Businesses are now two weeks into the second JobKeeper extension period, the final phase before the scheme wraps up on March 28, with no sign of another extension or alternative offer in sight. In an attempt to wean struggling businesses off supports, payments have been reduced to $1000 a fortnight for employees working over 20 hours a week, and $650 for those who work less than that. In the December quarter, $7 billion was handed out through the JobKeeper scheme, according to Federal treasurer
surer Josh Frydenberg. He believes that the economic recovery needs to move beyond a reliance on the scheme.
Last week, Frydenberg pointed to an additional $200 billion that households and businesses have accumulated on their balance sheets compared to the start of last year, which he said will give Australia’s economy “extra financial firepower”.
“This huge sum of money will help to create jobs and maintain the momentum of our economic recovery,” he tweeted.
Reduced payments
To claim payments for the second extension period, retailers will need to show that their actual GST turnover has declined in the December 2020 quarter relative to a comparable period.
Georgie Chapman, partner, HR Legal told Inside Retail that businesses will need to inform their eligible employees which payment rate applies to them within seven days of notifying the ATO of their payment rate.
“Retailers should be prepared for questions about the reduced payment rates from staff. The reduction of pay is often a sensitive topic for staff,” Chapman said.
“Best practice is to be proactive and inform staff in advance where possible of the reduction to manage their expectations and allow them time to make necessary arrangements in view of the payment reduction if necessary.”
For the fortnights starting January 4 and January 18, retailers will have until January 31 to meet the wage condition.

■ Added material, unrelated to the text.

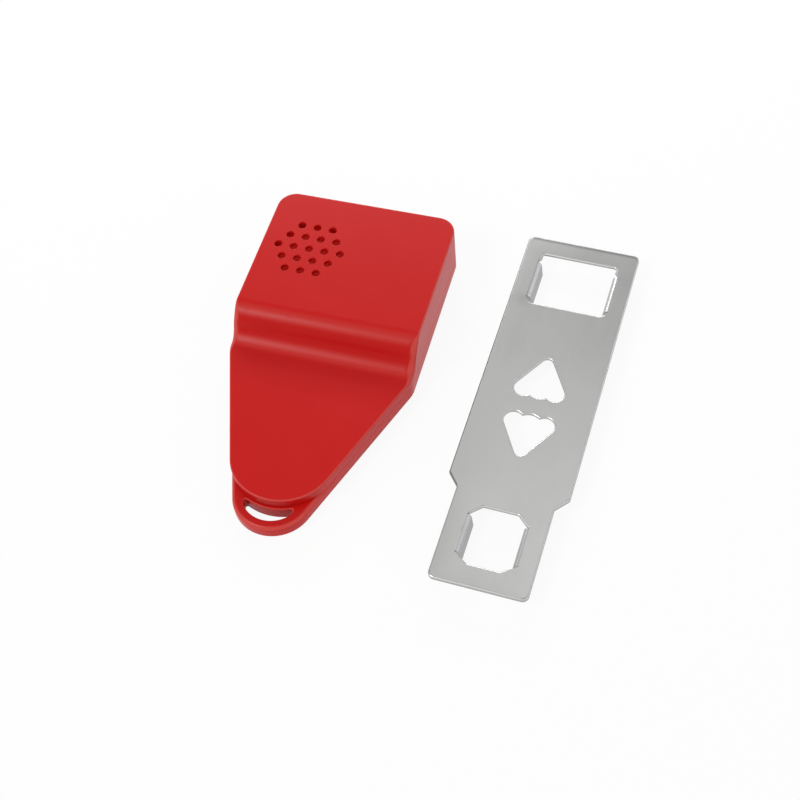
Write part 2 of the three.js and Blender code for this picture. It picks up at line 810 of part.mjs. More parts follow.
function latchPlate() {
  const wide = plateWidth / 2;
  const narrow = plateNarrowWidth / 2;
  const outline = roundCorners(mirrored([
    [wide, 0, plateCornerRadius], [wide, -shoulderStart, shoulderRadius],
    [narrow, -(shoulderStart + shoulderLength), shoulderRadius], [narrow, -plateLength, plateCornerRadius],
  ]));
  const under = plateStand - plateThickness;
  const cutter = (points) => prism(points, under - overrun, plateStand + overrun);
  const triangle = lobedTriangle();
  const flip = -(2 * (triangleApex + triangleLength) + triangleGap);
  const turnedTriangle = triangle.map((point) => new THREE.Vector2(point.x, flip - point.y)).reverse();
  const holes = [
    windowOutline(wedgeWindow), windowOutline(strikeWindow), triangle, turnedTriangle,
  ].map(cutter);
  const sheet = cutAll(prism(outline, under, plateStand), holes);
  const flanges = [wedgeWindow, strikeWindow].flatMap((hole) => [-1, 1].map((hand) => flange(hole, hand)));
  return addAll(sheet, flanges);
}

// Materials
function finish(color, roughness, metalness = 0) {
  return new THREE.MeshStandardMaterial({ color, roughness, metalness });
}

const redPlastic = finish('#c4342e', 0.42);
const blackPlastic = finish('#1d1d1f', 0.45);
const steelPlate = finish('#b4b4b2', 0.36, 0.9);
const screwSteel = finish('#8f9296', 0.35, 0.9);
const rubber = finish('#222222', 0.85);
const boardGreen = finish('#1f5c3a', 0.5);
const brass = finish('#c9a34a', 0.3, 0.9);
const ceramic = finish('#d9d4c6', 0.6);
const caseBlue = finish('#28486e', 0.35, 0.4);
const foam = finish('#3a3a3c', 0.95);
const coilBrown = finish('#4a3a30', 0.6);
const leadColours = [finish('#a81f1f', 0.5), finish('#161616', 0.5)];

const alarmSet = new THREE.Group();
const alarm = new THREE.Group();
alarmSet.add(alarm);

function place(name, shape, material, parent = alarm) {
  const geometry = shape.isBufferGeometry ? shape : toGeometry(shape);
  const mesh = new THREE.Mesh(geometry, material);
  mesh.name = name;
  parent.add(mesh);
  return mesh;
}

place('front_shell', frontShell(), redPlastic);
place('rear_shell', rearShell(), redPlastic);
place('battery_door', batteryDoor(), redPlastic);
screwPlaces.forEach(([x, y], i) => {
  const shape = screw(x, y, screwHeadZ, screwHeadRadius, screwHeadHeight, screwShankRadius, screwLength);
  place(`housing_screw_${i + 1}`, shape, screwSteel);
});

const padPlaces = [
  [screwPlaces[0][0], -rearPadPlace], [screwPlaces[1][0], -rearPadPlace],
  [-frontScrewX, frontScrewY - bossRadius - padRadius], [frontScrewX, frontScrewY - bossRadius - padRadius],
  [0, -(triggerPlace + triggerRadius + endPadGap + padRadius)],
];
padPlaces.forEach(([x, y], i) => {
  place(`rubber_pad_${i + 1}`, rod(x, y, 0, underZ - bond, padRadius), rubber);
});

place('trigger_button', triggerButton(), blackPlastic);
place('trigger_spring', triggerSpring(), screwSteel);

place('circuit_board', circuitBoard(), boardGreen);
boardScrewPlaces.forEach(([x, y], i) => {
  const headZ = boardUnderZ - fit - boardScrewHeadHeight;
  const shape = screw(x, y, headZ, boardScrewHead, boardScrewHeadHeight, boardScrewRadius, boardScrewLength);
  place(`board_screw_${i + 1}`, shape, screwSteel);
});
place('tact_switch', tactSwitch(), blackPlastic);
place('tact_stem', rod(0, -triggerPlace, stemBottom, stemTop, tactStemRadius, smallSides), ceramic);
place('siren_chip', boardBox(chipSize, chipPlace), blackPlastic);
place('switching_transistor', boardBox(transistorSize, transistorPlace), blackPlastic);
place('step_up_coil', stepUpCoil(coilPlace), coilBrown);
const [capacitorX, capacitorY] = onBoard(capacitorPlace);
const can = rod(capacitorX, capacitorY, partZ - capacitorHeight, partZ, capacitorRadius, smallSides);
place('capacitor', can, screwSteel);
resistorPlaces.forEach((spot, i) => {
  place(`resistor_${i + 1}`, boardBox(resistorSize, spot), blackPlastic);
});

place('sounder_disc', rod(grilleX, grilleY, discZ, discZ + discThickness, discRadius), brass);
const tile = rod(grilleX, grilleY, ceramicZ, ceramicZ + ceramicThickness, ceramicRadius);
place('sounder_ceramic', tile, ceramic);
const ringInner = discRadius - sounderRingWidth;
const clamp = ring(grilleX, grilleY, ringZ, ringZ + sounderRingHeight, ringInner, discRadius);
place('sounder_ring', clamp, blackPlastic);

place('slide_switch', slideSwitch(), screwSteel);
place('switch_knob', switchKnob(), blackPlastic);

place('battery', batteryCase(), caseBlue);
[-1, 1].forEach((hand, i) => {
  const x = batteryX + hand * terminalSpacing / 2;
  const shape = stud(x, batteryZ, -(batteryFront + terminalHeight), -(batteryFront + bond), terminalRadius);
  place(`battery_terminal_${i + 1}`, shape, screwSteel);
});
place('battery_snap', batterySnap(), blackPlastic);
place('battery_cushion', batteryCushion(), foam);

[-1, 1].forEach((hand, i) => {
  place(`battery_lead_${i + 1}`, batteryLead(hand), leadColours[i]);
  place(`sounder_lead_${i + 1}`, sounderLead(hand), leadColours[i]);
  place(`switch_lead_${i + 1}`, switchLead(hand), leadColours[i]);
});

const plate = place('latch_plate', latchPlate(), steelPlate, alarmSet);
plate.position.set(plateX, plateY, 0);
plate.rotation.z = THREE.MathUtils.degToRad(plateTurnDegrees);

const bounds = new THREE.Box3().setFromObject(alarmSet, true);
const middle = bounds.getCenter(new THREE.Vector3());
alarmSet.position.set(-middle.x, -middle.y, -bounds.min.z);

export default alarmSet;
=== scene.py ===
# A wedge-shaped door alarm and the steel latch plate that it wedges into, in a white studio.
import json
import math
from contextlib import contextmanager

import bmesh
import bpy
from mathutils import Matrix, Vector


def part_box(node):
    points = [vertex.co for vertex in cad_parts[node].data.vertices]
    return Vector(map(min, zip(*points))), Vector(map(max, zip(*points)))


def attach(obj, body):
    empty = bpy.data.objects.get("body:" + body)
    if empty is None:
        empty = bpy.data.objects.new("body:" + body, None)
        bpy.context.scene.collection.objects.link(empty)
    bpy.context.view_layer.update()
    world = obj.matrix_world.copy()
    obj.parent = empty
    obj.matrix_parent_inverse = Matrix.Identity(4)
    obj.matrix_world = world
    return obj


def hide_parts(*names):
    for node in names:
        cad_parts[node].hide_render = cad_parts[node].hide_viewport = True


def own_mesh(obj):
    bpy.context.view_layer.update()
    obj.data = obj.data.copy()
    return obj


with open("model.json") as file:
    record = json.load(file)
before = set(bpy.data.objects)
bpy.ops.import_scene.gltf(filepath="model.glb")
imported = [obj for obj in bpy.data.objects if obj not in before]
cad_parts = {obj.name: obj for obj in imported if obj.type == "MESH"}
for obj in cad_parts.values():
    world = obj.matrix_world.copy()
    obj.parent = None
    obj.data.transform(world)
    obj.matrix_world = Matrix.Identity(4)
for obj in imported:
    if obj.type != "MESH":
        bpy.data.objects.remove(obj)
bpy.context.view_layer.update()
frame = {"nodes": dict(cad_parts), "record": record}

millimetre = 0.001
alarmPlace = {"x": -35.0096, "y": 66.6523}  # where the alarm's own zero lies in the frame
scene = bpy.context.scene


# Camera, floor and light

camera = {
    "place": (0.10515, -0.27283, 0.42868),
    "turn": (33.7777, 4.0426, 16.0838),  # degrees about X, Y and Z
    "lens": 62.08,
    "sensor": 36,
    "nearest": 0.01,
}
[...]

This extension of time supports retailers that may be taking leave over December and January.
Chapman said it is important that retailers ensure that employees are paid at least the minimum JobKeeper subsidy amount which applies to them by January 31 in order to receive reimbursement from the ATO.
“The sooner retailers complete and submit their decline in turnover and business monthly declaration, the sooner the ATO can process their JobKeeper payment,” she said.
What do the cuts mean for retail?
Chapman said the payment reductions are likely to impact the retail industry, particularly at this time when many experience drops in trade post-Christmas and many state borders remain closed.
Retail sales forecasts from Australian Retailers Association and Roy Morgan in December estimated that the retail industry will experience a drop in turnover from $54.8 billion pre-Christmas to $19.46 billion post-Christmas.
“With the JobKeeper wage subsidy reduction, retailers will need to consider ways to manage reduction in turnover and the costs of wages for which they will receive less support,” Chapman said.
She suggested that some retailers may want to consider adjusting hours of work to reflect the reduced JobKeeper rates, bearing in mind the requirements under the General Retail Industry Award, or any relevant enterprise agreement.
“[Retailers can do this] by entering into agreements with permanent staff to vary the hours of work stipulated in their employment contracts and/or reducing casual hours of work,” she said.
Those that are eligible for JobKeeper subsidies can also access the temporary JobKeeper flexibilities in the Fair Work Act to manage the impact of reduced payments.
“The flexibilities allow qualifying retailers to give their employees JobKeeper enabling stand down directions (for example, a direction to work less or no hours), give their employees JobKeeper enabling directions (for example a direction to change duties or work location), and make agreements with their employees to change their days or times of work,” she explained.
However, since September 28, 2020, employers who qualify for JobKeeper can no longer direct employees to take annual leave, unless this is permitted under the General Retail Industry Award or relevant industrial instrument.
Hope in hiring
The JobKeeper Payment remains open to new and existing participants that meet eligibility requirements until the end of the scheme in March 2021. However, the payment can only be passed onto eligible employees who were on the books on March 1, 2020 or July 1, 2020, Chapman explained.
“This means employees employed after July 1, 2020 are not eligible employees for the purposes of the JobKeeper scheme.”
Chapman advises that retailers consider the Australian Government’s recently announced JobMaker Hiring Credit, which may help mitigate the costs associated with hiring new staff who are not eligible for JobKeeper.
“The JobMaker Scheme is a new incentive for businesses to employ additional young job seekers, which is intended to improve the prospects of individuals getting employment in Australia and increase workforce participation as the economy recovers from the Covid-19 pandemic.
“Under the Scheme, retailers will be able to claim the JobMaker Hiring Credit for new jobs created on or after October 7, 2020 for up to 12 months from the date the new position is created.”